[Task brief] Using the data below, return the stretch from the line that contains "const skin = new" through the line that contains "points = [vertex.co", both included, exactly as it stands and nothing beyond it.

[Collected material]
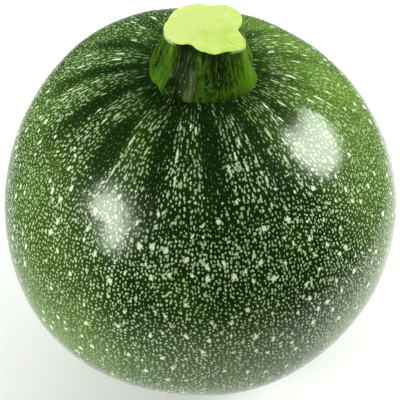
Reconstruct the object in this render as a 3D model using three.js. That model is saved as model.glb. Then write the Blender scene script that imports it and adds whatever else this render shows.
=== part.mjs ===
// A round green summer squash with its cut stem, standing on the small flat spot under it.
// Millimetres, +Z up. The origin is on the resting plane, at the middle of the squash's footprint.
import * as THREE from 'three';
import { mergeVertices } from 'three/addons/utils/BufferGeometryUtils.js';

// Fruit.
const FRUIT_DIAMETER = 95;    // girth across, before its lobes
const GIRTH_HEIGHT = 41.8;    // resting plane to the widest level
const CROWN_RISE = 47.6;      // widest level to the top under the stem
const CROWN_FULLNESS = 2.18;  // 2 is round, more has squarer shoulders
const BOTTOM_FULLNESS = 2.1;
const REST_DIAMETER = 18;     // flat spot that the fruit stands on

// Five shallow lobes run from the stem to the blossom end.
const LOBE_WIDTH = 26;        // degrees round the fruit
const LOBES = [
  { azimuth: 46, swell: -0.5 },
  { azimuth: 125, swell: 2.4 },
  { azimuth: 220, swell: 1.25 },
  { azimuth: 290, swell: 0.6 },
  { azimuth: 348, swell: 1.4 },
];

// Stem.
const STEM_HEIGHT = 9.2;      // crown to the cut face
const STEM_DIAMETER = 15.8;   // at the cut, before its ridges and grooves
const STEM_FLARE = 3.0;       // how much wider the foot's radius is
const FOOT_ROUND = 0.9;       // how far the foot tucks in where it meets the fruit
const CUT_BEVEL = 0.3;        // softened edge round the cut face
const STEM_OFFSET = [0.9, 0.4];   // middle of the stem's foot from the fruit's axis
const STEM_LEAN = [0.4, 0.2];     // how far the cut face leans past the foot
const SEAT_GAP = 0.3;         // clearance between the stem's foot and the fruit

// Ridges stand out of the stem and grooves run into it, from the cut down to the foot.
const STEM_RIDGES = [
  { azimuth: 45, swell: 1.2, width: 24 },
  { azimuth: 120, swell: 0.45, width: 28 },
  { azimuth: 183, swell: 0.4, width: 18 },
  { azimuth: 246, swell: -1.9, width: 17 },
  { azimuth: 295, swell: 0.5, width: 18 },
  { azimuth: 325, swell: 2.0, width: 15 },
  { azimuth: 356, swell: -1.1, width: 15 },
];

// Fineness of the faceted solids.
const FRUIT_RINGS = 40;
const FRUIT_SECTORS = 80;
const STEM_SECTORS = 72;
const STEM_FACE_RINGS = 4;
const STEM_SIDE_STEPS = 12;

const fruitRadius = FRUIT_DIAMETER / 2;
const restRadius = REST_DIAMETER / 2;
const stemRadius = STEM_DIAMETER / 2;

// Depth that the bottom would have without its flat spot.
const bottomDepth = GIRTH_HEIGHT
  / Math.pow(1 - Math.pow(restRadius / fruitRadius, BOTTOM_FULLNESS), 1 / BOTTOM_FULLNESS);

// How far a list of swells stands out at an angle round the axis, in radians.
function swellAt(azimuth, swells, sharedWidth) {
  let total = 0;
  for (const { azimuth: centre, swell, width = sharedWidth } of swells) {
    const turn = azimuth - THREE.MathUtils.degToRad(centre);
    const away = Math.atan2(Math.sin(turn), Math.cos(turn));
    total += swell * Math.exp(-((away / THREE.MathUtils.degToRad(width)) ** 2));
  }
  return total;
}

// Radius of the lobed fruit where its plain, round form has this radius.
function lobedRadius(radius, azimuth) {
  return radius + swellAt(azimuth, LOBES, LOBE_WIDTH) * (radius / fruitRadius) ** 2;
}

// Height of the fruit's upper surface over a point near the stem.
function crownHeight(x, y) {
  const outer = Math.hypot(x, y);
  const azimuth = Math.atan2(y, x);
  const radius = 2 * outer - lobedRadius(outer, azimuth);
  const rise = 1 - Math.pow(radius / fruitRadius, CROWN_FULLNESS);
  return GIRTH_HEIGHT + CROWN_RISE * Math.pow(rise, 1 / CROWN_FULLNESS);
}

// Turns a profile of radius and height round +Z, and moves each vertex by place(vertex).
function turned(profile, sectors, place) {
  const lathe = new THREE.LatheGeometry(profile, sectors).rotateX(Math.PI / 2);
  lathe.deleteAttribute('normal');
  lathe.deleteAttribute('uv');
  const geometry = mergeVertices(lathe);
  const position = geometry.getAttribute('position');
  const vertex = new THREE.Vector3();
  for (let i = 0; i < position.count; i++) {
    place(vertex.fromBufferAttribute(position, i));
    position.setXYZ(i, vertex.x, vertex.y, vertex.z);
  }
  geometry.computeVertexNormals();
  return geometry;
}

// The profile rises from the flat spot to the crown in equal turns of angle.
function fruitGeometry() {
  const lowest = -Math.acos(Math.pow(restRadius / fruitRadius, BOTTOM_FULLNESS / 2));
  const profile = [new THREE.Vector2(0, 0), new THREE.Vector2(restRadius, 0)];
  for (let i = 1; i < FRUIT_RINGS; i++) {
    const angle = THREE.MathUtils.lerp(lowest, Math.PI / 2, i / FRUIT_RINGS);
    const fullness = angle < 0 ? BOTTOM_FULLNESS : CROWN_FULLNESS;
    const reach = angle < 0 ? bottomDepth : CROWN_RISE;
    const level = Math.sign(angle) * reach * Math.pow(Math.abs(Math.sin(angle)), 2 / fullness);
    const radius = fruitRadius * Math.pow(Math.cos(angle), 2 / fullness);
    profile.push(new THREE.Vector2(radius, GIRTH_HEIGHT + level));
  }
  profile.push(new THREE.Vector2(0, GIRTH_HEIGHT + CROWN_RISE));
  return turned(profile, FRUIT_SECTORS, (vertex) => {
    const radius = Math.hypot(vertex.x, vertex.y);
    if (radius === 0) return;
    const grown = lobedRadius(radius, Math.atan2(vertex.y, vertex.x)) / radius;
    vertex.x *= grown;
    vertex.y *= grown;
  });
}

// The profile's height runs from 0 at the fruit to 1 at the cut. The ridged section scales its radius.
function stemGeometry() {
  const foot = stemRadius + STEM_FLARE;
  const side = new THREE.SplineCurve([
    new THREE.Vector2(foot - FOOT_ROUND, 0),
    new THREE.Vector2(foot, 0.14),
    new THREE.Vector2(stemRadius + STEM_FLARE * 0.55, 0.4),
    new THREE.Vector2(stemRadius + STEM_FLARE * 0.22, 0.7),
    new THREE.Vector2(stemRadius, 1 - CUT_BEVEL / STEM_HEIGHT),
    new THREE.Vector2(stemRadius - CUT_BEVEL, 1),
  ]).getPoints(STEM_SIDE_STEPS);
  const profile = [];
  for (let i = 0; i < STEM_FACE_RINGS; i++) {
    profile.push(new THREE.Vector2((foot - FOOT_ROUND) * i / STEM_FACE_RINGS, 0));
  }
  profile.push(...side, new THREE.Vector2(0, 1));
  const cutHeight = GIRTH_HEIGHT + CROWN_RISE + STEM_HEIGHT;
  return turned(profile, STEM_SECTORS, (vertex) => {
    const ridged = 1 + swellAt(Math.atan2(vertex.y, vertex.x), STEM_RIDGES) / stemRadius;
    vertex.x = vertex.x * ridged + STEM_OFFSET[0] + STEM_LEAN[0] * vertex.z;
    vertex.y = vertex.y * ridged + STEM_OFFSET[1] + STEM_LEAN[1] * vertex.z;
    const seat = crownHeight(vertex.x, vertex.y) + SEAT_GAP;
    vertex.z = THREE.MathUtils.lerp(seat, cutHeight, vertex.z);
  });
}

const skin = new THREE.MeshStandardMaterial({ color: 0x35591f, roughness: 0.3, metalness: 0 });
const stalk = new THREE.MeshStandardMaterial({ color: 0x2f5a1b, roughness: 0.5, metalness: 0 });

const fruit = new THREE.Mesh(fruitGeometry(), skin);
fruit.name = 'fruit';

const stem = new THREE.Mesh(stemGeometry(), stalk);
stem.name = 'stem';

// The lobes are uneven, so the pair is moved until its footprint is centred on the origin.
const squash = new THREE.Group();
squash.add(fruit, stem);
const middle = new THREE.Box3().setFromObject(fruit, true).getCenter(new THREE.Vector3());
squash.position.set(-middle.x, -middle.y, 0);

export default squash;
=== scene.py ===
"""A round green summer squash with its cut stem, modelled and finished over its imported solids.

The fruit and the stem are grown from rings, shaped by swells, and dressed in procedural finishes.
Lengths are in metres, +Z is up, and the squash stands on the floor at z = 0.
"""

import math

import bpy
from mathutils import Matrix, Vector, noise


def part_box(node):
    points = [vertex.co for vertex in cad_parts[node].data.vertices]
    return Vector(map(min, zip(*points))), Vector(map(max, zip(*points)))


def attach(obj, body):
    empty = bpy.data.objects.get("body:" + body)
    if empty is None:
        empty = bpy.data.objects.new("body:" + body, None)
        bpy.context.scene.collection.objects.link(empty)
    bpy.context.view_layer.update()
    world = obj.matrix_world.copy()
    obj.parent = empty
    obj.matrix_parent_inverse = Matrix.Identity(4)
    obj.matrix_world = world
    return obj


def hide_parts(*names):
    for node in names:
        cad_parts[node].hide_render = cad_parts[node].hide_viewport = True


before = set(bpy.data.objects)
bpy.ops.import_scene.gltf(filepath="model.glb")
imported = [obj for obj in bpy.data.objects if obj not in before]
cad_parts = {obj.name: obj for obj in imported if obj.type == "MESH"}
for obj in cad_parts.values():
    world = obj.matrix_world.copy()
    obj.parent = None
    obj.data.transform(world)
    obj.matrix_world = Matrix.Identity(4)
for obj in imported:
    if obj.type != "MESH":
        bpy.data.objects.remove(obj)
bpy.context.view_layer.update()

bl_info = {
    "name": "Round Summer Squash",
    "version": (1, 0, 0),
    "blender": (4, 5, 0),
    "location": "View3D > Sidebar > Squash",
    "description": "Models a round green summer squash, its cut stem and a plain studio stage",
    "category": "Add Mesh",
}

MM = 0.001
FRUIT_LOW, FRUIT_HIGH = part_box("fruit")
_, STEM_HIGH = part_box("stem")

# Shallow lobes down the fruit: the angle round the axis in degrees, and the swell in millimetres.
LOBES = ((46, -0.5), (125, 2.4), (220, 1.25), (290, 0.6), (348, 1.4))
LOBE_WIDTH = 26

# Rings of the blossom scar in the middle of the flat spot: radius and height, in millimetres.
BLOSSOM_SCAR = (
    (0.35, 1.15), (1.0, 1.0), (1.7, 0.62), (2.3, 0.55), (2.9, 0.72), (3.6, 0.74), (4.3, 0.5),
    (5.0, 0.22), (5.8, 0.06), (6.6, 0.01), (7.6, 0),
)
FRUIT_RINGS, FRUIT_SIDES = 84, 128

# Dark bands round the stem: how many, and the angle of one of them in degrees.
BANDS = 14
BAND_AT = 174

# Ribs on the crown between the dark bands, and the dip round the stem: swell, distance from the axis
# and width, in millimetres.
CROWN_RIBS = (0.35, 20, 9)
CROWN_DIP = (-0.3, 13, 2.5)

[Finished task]
const skin = new THREE.MeshStandardMaterial({ color: 0x35591f, roughness: 0.3, metalness: 0 });
const stalk = new THREE.MeshStandardMaterial({ color: 0x2f5a1b, roughness: 0.5, metalness: 0 });

const fruit = new THREE.Mesh(fruitGeometry(), skin);
fruit.name = 'fruit';

const stem = new THREE.Mesh(stemGeometry(), stalk);
stem.name = 'stem';

// The lobes are uneven, so the pair is moved until its footprint is centred on the origin.
const squash = new THREE.Group();
squash.add(fruit, stem);
const middle = new THREE.Box3().setFromObject(fruit, true).getCenter(new THREE.Vector3());
squash.position.set(-middle.x, -middle.y, 0);

export default squash;
=== scene.py ===
"""A round green summer squash with its cut stem, modelled and finished over its imported solids.

The fruit and the stem are grown from rings, shaped by swells, and dressed in procedural finishes.
Lengths are in metres, +Z is up, and the squash stands on the floor at z = 0.
"""

import math

import bpy
from mathutils import Matrix, Vector, noise


def part_box(node):
    points = [vertex.co for vertex in cad_parts[node].data.vertices]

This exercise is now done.